2 cups raw unsalted walnuts

2 cups packed pitted medjool dates

1/3 cup walnuts (optional, for chunks)

1/2 cup cocoa powder

1 tsp vanilla extract

Pinch of salt

1/4 cup coconut oil, melted

1/3 cup cocoa powder (for topping)

1/4 tsp vanilla extract (for topping)

2 tbsp maple syrup

Instructions

  1. Line an 8x8-inch pan with parchment paper and set aside, or use a mini silicone muffin pan for bite-sized portions.
  2. In a food processor, pulse the walnuts, medjool dates, cocoa powder, vanilla extract, and salt until a sticky dough forms, scraping down the sides as needed.
  3. If using optional walnut chunks, add them and pulse a few times to incorporate.
  4. Press the mixture firmly into the prepared pan, smoothing the top evenly.
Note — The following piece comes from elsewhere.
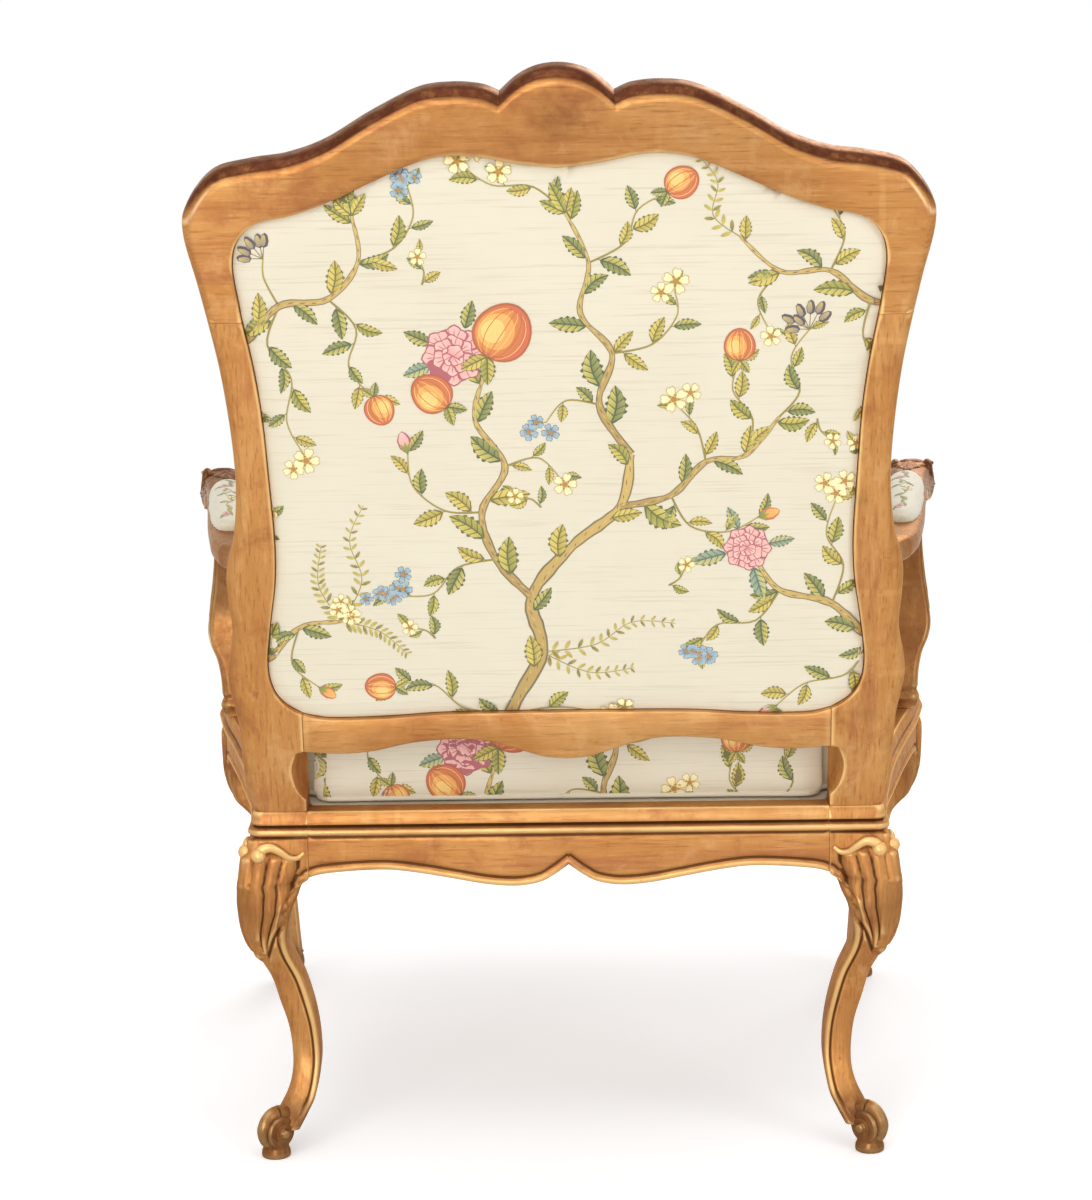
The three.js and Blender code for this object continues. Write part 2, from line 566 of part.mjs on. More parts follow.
function screwShape(grow, tail) {
  const shank = SCREW_LENGTH - SCREW_HEAD;
  const profile = [
    point(0, -grow), point(SCREW_TIP_RADIUS + grow, -grow), point(SCREW_RADIUS + grow, SCREW_TAPER),
    point(SCREW_RADIUS + grow, shank - grow), point(SCREW_HEAD_RADIUS + grow, SCREW_LENGTH - grow),
    point(SCREW_HEAD_RADIUS + grow, SCREW_LENGTH + tail), point(0, SCREW_LENGTH + tail),
  ];
  return new THREE.LatheGeometry(profile, 12).rotateX(Math.PI / 2);
}

// A screw whose point is at a place and whose head looks along a direction in plan or up.
function screwAt(place, direction, grow, tail) {
  const turn = new THREE.Quaternion().setFromUnitVectors(vector(0, 0, 1), direction);
  const geometry = screwShape(grow, tail).applyQuaternion(turn);
  return solid(geometry.translate(place.x, place.y, place.z));
}

const RAIL_BITE = 20;
const END_SCREW_DROP = 17.5;
const SIDE_SCREW_DROP = 38;
const endScrewZ = blockTop - END_SCREW_DROP;
const sideScrewZ = blockTop - SIDE_SCREW_DROP;
const sideAt = (y) => {
  const face = sideFace(RAIL_THICKNESS);
  const next = face.findIndex((p) => p.y <= y);
  const [a, b] = [face[next - 1], face[next]];
  return a.x + ((b.x - a.x) * (a.y - y)) / (a.y - b.y);
};
const frontAt = (x) => {
  const face = frontFace(RAIL_THICKNESS);
  const next = face.findIndex((p) => p.x >= x);
  const [a, b] = [face[next - 1], face[next]];
  return a.y + ((b.y - a.y) * (x - a.x)) / (b.x - a.x);
};
const rearScrewX = REAR_SPAN - REAR_SCREW_IN;
const rearSideScrewY = POST_FRONT - SIDE_SCREW_IN;
const frontScrewX = FRONT_SPAN - FRONT_SCREW_IN;
const frontSideScrewY = FRONT_LEG_REAR + SIDE_SCREW_IN;
const blockScrews = {
  rear_block_screw_back: [
    vector(rearScrewX, SEAT_REAR - RAIL_THICKNESS + RAIL_BITE, endScrewZ), vector(0, -1, 0),
  ],
  rear_block_screw_side: [
    vector(sideAt(rearSideScrewY) + RAIL_BITE, rearSideScrewY, sideScrewZ), vector(-1, 0, 0),
  ],
  front_block_screw_front: [
    vector(frontScrewX, frontAt(frontScrewX) - RAIL_BITE, endScrewZ), vector(0, 1, 0),
  ],
  front_block_screw_side: [
    vector(sideAt(frontSideScrewY) + RAIL_BITE, frontSideScrewY, sideScrewZ), vector(-1, 0, 0),
  ],
};
const mirrorPlace = ([place, direction]) =>
  [place.clone().setX(-place.x), direction.clone().setX(-direction.x)];
const blockScrewHoles = Object.values(blockScrews)
  .flatMap((screw) => [screw, mirrorPlace(screw)])
  .map(([place, direction]) => screwAt(place, direction, FIT, SCREW_POCKET));

// Arms
// Rows from the stile forwards: depth, then the section's centre across, centre up, half width and
// half height. The first section leans with the stile's front face.
const ARM_HEIGHT = 580;
const ARM_HALF_WIDTH = 22;
const ARM_HALF_HEIGHT = 16;
const ARM_INSET = 13;
const ARM_FRONT = -212;
const armOut = FRONT_HALF - ARM_INSET;
const armRun = POST_FRONT - ARM_FRONT;
const armRootX = across(2);
const ARM_ROOT_DROP = 4;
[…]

If using a mini muffin pan, press a spoonful into each well and flatten.
  5. In a small bowl, mix the melted coconut oil, cocoa powder, vanilla extract, and maple syrup until smooth and glossy.
  6. Pour the chocolate mixture over the base and spread evenly.
  7. Refrigerate or freeze for at least 1 hour, or until fully set.
  8. Remove from the pan, slice into squares, and serve chilled or slightly softened.

Notes

  • Substitute half of the walnuts with almonds or pecans for a nuttier flavor.
  • Add chia seeds or ground flaxseed for extra texture and nutrition.
  • Mix in dairy-free chocolate chips for added richness.
  • Top with shredded coconut or flaky sea salt before chilling for contrast.
  • Store in an airtight container in the refrigerator for up to 1 week or freeze for up to 3 months.
  • If the mixture is too dry, add one or two extra dates or a teaspoon of melted coconut oil.